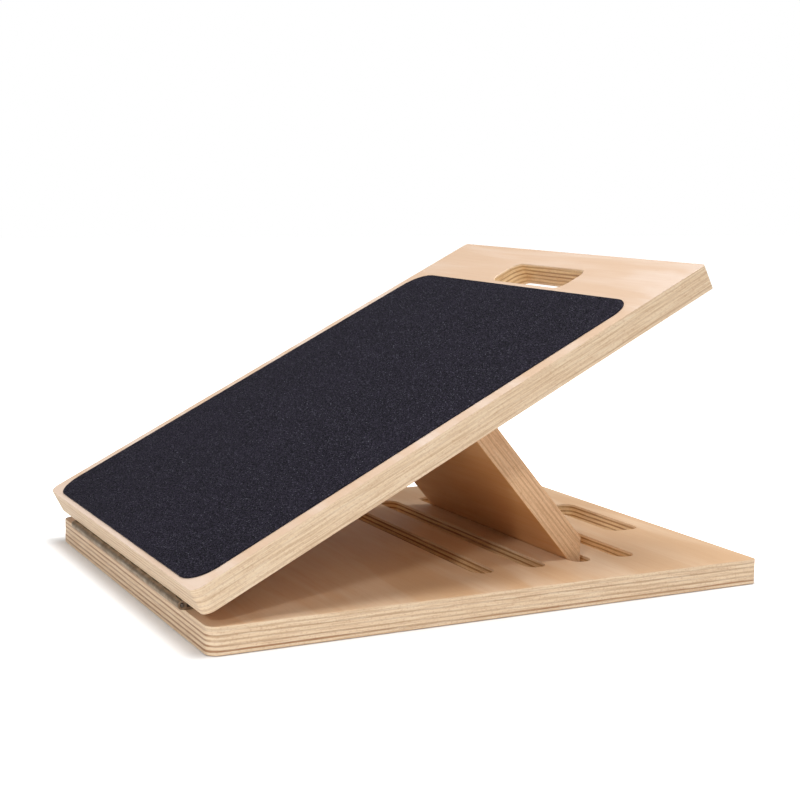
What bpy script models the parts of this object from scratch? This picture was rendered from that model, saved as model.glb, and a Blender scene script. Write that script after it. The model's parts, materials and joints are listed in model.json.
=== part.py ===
"""Slant board: two plywood boards on a continuous hinge, with a hinged support
board that stands in one of four grooves and sets the slope.

Metres, +Z up. +Y runs from the hinge edge to the high edge, +X across the board.
The slant board stands in its third groove.
"""
import math

import bmesh
import bpy
from mathutils import Matrix

# --- Boards ---------------------------------------------------------------
BOARD_W = 0.330
BASE_L = 0.418
TOP_L = 0.416
BOARD_T = 0.018
CORNER_R_FRONT = 0.008
CORNER_R_REAR = 0.003
EDGE_ROUND = 0.0012
FLOOR_GAP = 0.0006          # the feet lift the base by this much
FRONT_Y = -0.20414          # front face of the base, from the object's middle
BASE_TOP = FLOOR_GAP + BOARD_T

# --- Hand slots -----------------------------------------------------------
SLOT_L = 0.100
SLOT_W = 0.028
SLOT_R = 0.009
BASE_SLOT_IN = 0.0325       # slot centre to the rear end of the base
TOP_SLOT_IN = 0.0369        # slot centre to the high end of the top board
TOP_SLOT_X = 0.0025

# --- Grooves for the support's foot ---------------------------------------
GROOVE_Y = (0.219, 0.261, 0.2992, 0.3365)
GROOVE_L = 0.242
GROOVE_W = 0.017
GROOVE_D = 0.009

# --- Continuous hinges ----------------------------------------------------
LEAF_T = 0.0014
LEAF_W = 0.0195             # hinge axis to the leaf's free edge
BARREL_R = 0.0030
BORE_R = 0.0015
PIN_R = 0.0012
FIT = 0.0003                # running gap around moving and touching metal
AXIS_OUT = BARREL_R + FIT   # hinge axis to the wood it is screwed to
FRONT_HINGE_L = 0.2457
FRONT_KNUCKLES = 21
FRONT_SET = 0.0015          # hinge axis in front of the boards' front faces
SUPPORT_HINGE_L = 0.1755
SUPPORT_KNUCKLES = 15
SUPPORT_HINGE_U = 0.2229    # front hinge axis to support hinge axis

# --- Slope and support board ----------------------------------------------
TILT = math.radians(27.1)
SUPPORT_W = 0.204
SUPPORT_X = 0.009
SUPPORT_T = 0.018
LEAN = math.radians(40.6)   # support board off the vertical, foot to the rear
FOOT_REAR_Y = 0.3015        # upright back of the foot, from the base's front face
HEAD_FRONT = 0.0010
HEAD_REAR = 0.0110

# --- Grip sheet -----------------------------------------------------------
GRIP_T = 0.0006
GRIP_SIDE = 0.011
GRIP_FRONT = 0.0037
GRIP_REAR = 0.0561
GRIP_R_REAR = 0.020
GRIP_R_FRONT = 0.020

# --- Screws and feet ------------------------------------------------------
SCREW_HEAD_R = 0.0029
SCREW_R = 0.0014
SCREW_L = 0.0125
SINK_D = 0.0018             # countersink depth, through the leaf and into the wood
SCREW_OFF = 0.0120          # hinge axis to screw line
FRONT_SCREWS = (-0.108, -0.054, 0.0, 0.054, 0.108)
SUPPORT_SCREWS = (-0.072, -0.024, 0.024, 0.072)
PAD_R = 0.010
PAD_T = 0.0018
PAD_SINK = 0.0015
PAD_X = 0.137
PAD_Y = (0.030, 0.388)

AXIS_Z = BASE_TOP + AXIS_OUT
AXIS_Y = FRONT_Y - FRONT_SET

# Profile axes: curve x -> part y, curve y -> part z, curve z -> part x.
ALONG_X = Matrix(((0, 0, 1, 0), (1, 0, 0, 0), (0, 1, 0, 0), (0, 0, 0, 1)))


def clear_scene():
    for obj in list(bpy.data.objects):
        bpy.data.objects.remove(obj, do_unlink=True)


def new_collection(name):
    old = bpy.data.collections.get(name)
    if old:
        bpy.data.collections.remove(old)
    coll = bpy.data.collections.new(name)
    bpy.context.scene.collection.children.link(coll)
    return coll


def make_material(name, colour, roughness, metallic=0.0):
    mat = bpy.data.materials.new(name)
    mat.use_nodes = True
    bsdf = mat.node_tree.nodes["Principled BSDF"]
    bsdf.inputs["Base Color"].default_value = (*colour, 1.0)
    bsdf.inputs["Roughness"].default_value = roughness
    bsdf.inputs["Metallic"].default_value = metallic
    return mat


def arc(cx, cy, r, start, end, steps):
    """Points on an arc, angles in degrees, both ends included."""
    pts = []
    for i in range(steps + 1):
        a = math.radians(start + (end - start) * i / steps)
        pts.append((cx + r * math.cos(a), cy + r * math.sin(a)))
    return pts


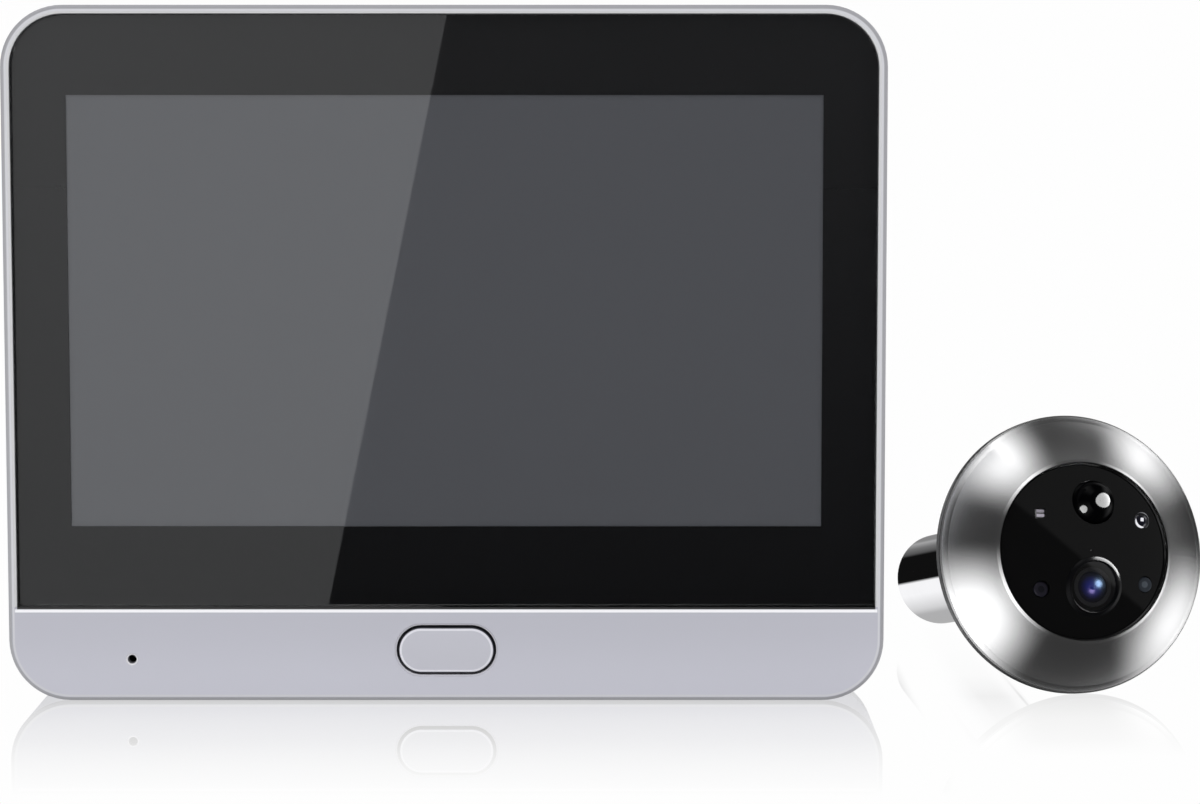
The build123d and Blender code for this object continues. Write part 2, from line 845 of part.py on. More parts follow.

◆ **STATED TASK**: Give all the entries again exactly; leave none out.

◆ **TASK SOLUTION**:
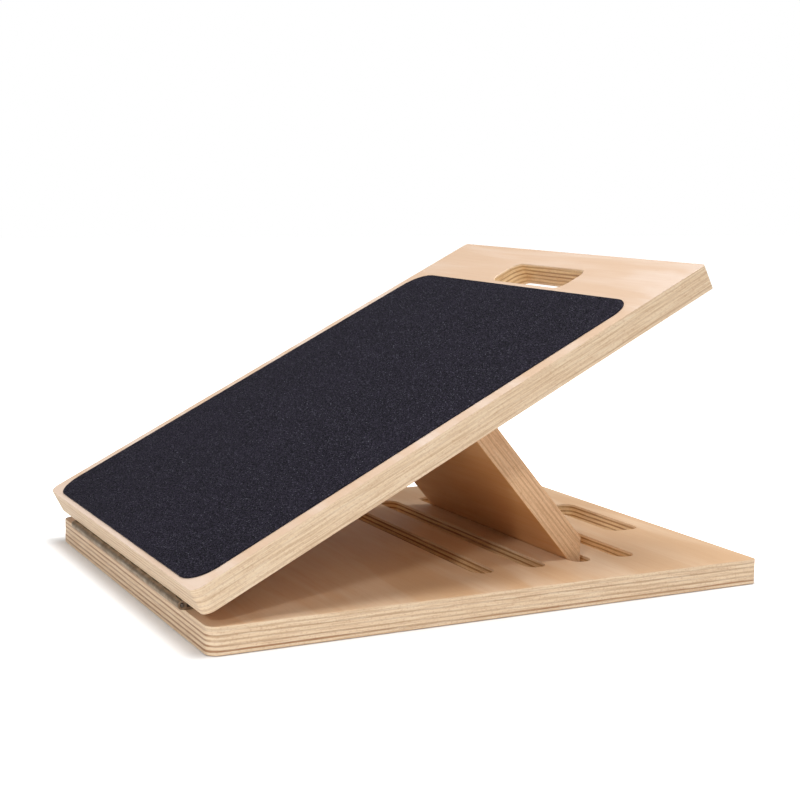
What bpy script models the parts of this object from scratch? This picture was rendered from that model, saved as model.glb, and a Blender scene script. Write that script after it. The model's parts, materials and joints are listed in model.json.
=== part.py ===
"""Slant board: two plywood boards on a continuous hinge, with a hinged support
board that stands in one of four grooves and sets the slope.

Metres, +Z up. +Y runs from the hinge edge to the high edge, +X across the board.
The slant board stands in its third groove.
"""
import math

import bmesh
import bpy
from mathutils import Matrix

# --- Boards ---------------------------------------------------------------
BOARD_W = 0.330
BASE_L = 0.418
TOP_L = 0.416
BOARD_T = 0.018
CORNER_R_FRONT = 0.008
CORNER_R_REAR = 0.003
EDGE_ROUND = 0.0012
FLOOR_GAP = 0.0006          # the feet lift the base by this much
FRONT_Y = -0.20414          # front face of the base, from the object's middle
BASE_TOP = FLOOR_GAP + BOARD_T

# --- Hand slots -----------------------------------------------------------
SLOT_L = 0.100
SLOT_W = 0.028
SLOT_R = 0.009
BASE_SLOT_IN = 0.0325       # slot centre to the rear end of the base
TOP_SLOT_IN = 0.0369        # slot centre to the high end of the top board
TOP_SLOT_X = 0.0025

# --- Grooves for the support's foot ---------------------------------------
GROOVE_Y = (0.219, 0.261, 0.2992, 0.3365)
GROOVE_L = 0.242
GROOVE_W = 0.017
GROOVE_D = 0.009

# --- Continuous hinges ----------------------------------------------------
LEAF_T = 0.0014
LEAF_W = 0.0195             # hinge axis to the leaf's free edge
BARREL_R = 0.0030
BORE_R = 0.0015
PIN_R = 0.0012
FIT = 0.0003                # running gap around moving and touching metal
AXIS_OUT = BARREL_R + FIT   # hinge axis to the wood it is screwed to
FRONT_HINGE_L = 0.2457
FRONT_KNUCKLES = 21
FRONT_SET = 0.0015          # hinge axis in front of the boards' front faces
SUPPORT_HINGE_L = 0.1755
SUPPORT_KNUCKLES = 15
SUPPORT_HINGE_U = 0.2229    # front hinge axis to support hinge axis

# --- Slope and support board ----------------------------------------------
TILT = math.radians(27.1)
SUPPORT_W = 0.204
SUPPORT_X = 0.009
SUPPORT_T = 0.018
LEAN = math.radians(40.6)   # support board off the vertical, foot to the rear
FOOT_REAR_Y = 0.3015        # upright back of the foot, from the base's front face
HEAD_FRONT = 0.0010
HEAD_REAR = 0.0110

# --- Grip sheet -----------------------------------------------------------
GRIP_T = 0.0006
GRIP_SIDE = 0.011
GRIP_FRONT = 0.0037
GRIP_REAR = 0.0561
GRIP_R_REAR = 0.020
GRIP_R_FRONT = 0.020

# --- Screws and feet ------------------------------------------------------
SCREW_HEAD_R = 0.0029
SCREW_R = 0.0014
SCREW_L = 0.0125
SINK_D = 0.0018             # countersink depth, through the leaf and into the wood
SCREW_OFF = 0.0120          # hinge axis to screw line
FRONT_SCREWS = (-0.108, -0.054, 0.0, 0.054, 0.108)
SUPPORT_SCREWS = (-0.072, -0.024, 0.024, 0.072)
PAD_R = 0.010
PAD_T = 0.0018
PAD_SINK = 0.0015
PAD_X = 0.137
PAD_Y = (0.030, 0.388)

AXIS_Z = BASE_TOP + AXIS_OUT
AXIS_Y = FRONT_Y - FRONT_SET

# Profile axes: curve x -> part y, curve y -> part z, curve z -> part x.
ALONG_X = Matrix(((0, 0, 1, 0), (1, 0, 0, 0), (0, 1, 0, 0), (0, 0, 0, 1)))


def clear_scene():
    for obj in list(bpy.data.objects):
        bpy.data.objects.remove(obj, do_unlink=True)


def new_collection(name):
    old = bpy.data.collections.get(name)
    if old:
        bpy.data.collections.remove(old)
    coll = bpy.data.collections.new(name)
    bpy.context.scene.collection.children.link(coll)
    return coll


def make_material(name, colour, roughness, metallic=0.0):
    mat = bpy.data.materials.new(name)
    mat.use_nodes = True
    bsdf = mat.node_tree.nodes["Principled BSDF"]
    bsdf.inputs["Base Color"].default_value = (*colour, 1.0)
    bsdf.inputs["Roughness"].default_value = roughness
    bsdf.inputs["Metallic"].default_value = metallic
    return mat


def arc(cx, cy, r, start, end, steps):
    """Points on an arc, angles in degrees, both ends included."""
    pts = []
    for i in range(steps + 1):
        a = math.radians(start + (end - start) * i / steps)
        pts.append((cx + r * math.cos(a), cy + r * math.sin(a)))
    return pts


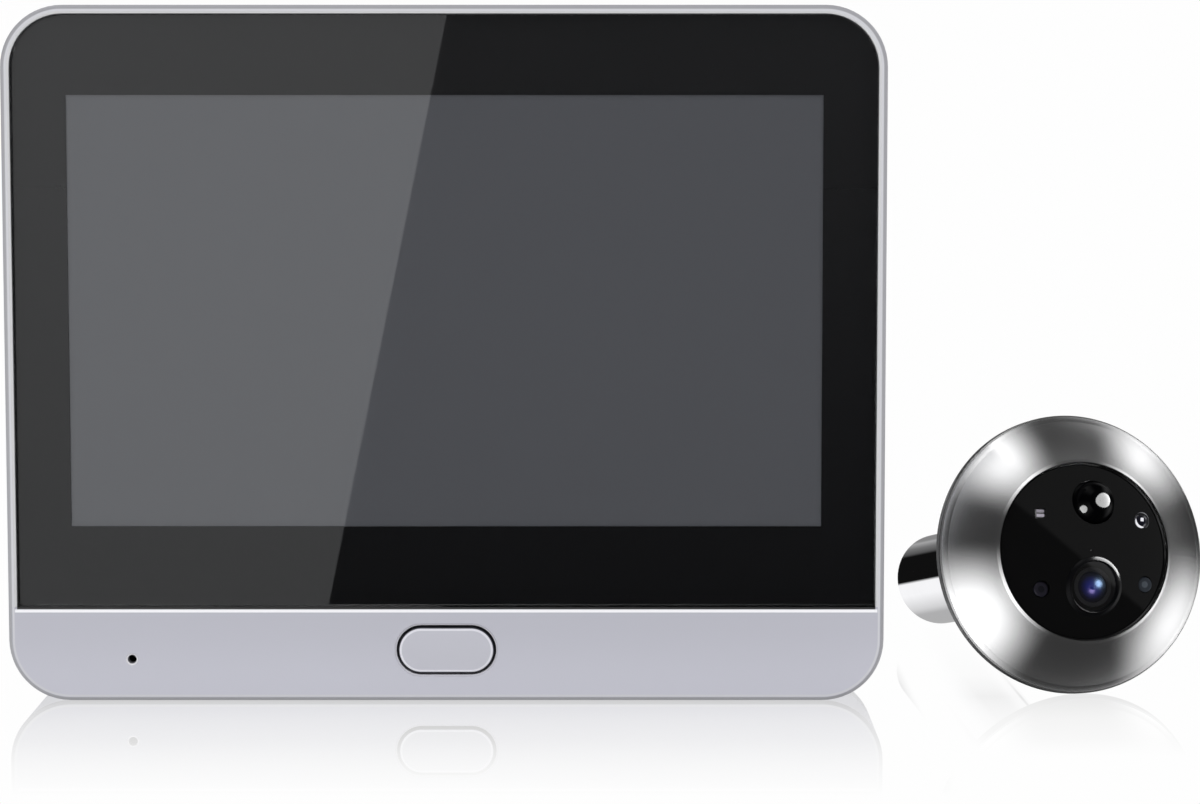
The build123d and Blender code for this object continues. Write part 2, from line 845 of part.py on. More parts follow.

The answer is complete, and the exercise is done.